## Start The input

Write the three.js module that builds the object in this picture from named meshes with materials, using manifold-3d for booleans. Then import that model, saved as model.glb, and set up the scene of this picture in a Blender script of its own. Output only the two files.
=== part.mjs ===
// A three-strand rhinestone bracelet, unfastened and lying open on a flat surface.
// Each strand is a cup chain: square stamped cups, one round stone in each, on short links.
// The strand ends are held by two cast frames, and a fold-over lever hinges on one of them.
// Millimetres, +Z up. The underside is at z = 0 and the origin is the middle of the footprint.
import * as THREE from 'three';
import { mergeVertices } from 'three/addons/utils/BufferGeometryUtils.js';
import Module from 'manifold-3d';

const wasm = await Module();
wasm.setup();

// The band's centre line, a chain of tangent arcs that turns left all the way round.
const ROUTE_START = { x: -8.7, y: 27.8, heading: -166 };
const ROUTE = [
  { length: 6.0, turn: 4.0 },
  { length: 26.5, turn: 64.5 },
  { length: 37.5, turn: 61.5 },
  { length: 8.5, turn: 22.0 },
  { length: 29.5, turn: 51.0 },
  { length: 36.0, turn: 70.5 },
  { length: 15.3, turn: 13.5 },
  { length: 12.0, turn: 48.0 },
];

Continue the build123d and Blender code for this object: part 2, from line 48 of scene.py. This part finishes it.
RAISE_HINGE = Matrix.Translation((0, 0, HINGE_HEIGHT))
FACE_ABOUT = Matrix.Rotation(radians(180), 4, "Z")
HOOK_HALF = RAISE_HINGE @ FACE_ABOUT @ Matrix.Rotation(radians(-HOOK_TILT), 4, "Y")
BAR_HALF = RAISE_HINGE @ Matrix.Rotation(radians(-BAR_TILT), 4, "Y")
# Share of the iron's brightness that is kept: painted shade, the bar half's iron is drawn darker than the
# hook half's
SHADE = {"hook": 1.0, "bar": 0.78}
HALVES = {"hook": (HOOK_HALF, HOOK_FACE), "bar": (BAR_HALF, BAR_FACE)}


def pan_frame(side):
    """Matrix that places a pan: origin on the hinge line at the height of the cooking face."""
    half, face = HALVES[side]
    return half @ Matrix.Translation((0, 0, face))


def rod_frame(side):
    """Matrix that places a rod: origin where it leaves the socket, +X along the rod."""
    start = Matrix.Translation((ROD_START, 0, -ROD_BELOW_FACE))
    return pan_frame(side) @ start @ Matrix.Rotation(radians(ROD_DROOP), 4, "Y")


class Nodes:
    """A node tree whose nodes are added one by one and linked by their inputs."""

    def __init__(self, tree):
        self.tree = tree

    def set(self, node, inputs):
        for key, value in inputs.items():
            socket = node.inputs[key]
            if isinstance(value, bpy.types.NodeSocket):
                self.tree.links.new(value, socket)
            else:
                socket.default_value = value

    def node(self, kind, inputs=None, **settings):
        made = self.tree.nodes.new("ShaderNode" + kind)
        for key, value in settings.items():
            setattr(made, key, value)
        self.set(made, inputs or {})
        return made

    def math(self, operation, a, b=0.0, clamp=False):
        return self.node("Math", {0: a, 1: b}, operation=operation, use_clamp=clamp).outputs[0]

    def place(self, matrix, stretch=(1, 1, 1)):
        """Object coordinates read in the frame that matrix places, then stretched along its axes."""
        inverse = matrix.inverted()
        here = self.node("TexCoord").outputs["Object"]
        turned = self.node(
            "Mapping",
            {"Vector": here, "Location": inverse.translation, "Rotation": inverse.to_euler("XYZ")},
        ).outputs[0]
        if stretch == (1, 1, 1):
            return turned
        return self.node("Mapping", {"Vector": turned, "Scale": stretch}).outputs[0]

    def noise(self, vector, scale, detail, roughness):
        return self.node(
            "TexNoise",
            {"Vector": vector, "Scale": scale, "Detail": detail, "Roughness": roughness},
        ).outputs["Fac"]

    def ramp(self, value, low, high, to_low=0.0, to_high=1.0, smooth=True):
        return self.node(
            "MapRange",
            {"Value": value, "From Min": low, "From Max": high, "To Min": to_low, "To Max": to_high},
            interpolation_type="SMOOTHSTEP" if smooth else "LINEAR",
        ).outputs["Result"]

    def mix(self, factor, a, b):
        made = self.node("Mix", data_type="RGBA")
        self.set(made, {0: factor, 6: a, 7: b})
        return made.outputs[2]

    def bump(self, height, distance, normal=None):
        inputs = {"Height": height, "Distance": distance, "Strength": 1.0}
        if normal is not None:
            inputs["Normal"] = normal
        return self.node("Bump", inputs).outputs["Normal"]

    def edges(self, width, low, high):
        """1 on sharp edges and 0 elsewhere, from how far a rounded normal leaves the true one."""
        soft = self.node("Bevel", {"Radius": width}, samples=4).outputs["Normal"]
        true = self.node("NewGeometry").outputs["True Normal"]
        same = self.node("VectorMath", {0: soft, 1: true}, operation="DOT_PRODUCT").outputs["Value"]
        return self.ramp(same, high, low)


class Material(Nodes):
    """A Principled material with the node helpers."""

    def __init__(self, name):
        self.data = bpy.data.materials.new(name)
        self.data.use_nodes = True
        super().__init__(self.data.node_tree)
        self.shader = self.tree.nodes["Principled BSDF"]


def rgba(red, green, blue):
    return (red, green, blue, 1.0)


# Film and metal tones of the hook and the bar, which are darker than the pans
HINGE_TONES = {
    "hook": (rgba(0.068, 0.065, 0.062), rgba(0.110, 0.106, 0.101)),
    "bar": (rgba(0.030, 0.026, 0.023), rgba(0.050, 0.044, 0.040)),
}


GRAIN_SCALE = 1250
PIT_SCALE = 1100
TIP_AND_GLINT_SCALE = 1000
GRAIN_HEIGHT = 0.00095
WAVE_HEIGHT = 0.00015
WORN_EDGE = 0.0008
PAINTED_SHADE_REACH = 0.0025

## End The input

## [Exercise details]
Going through the entries above, tally each line that has the word "Blender". Answer with the number only.

## [Full solution]
2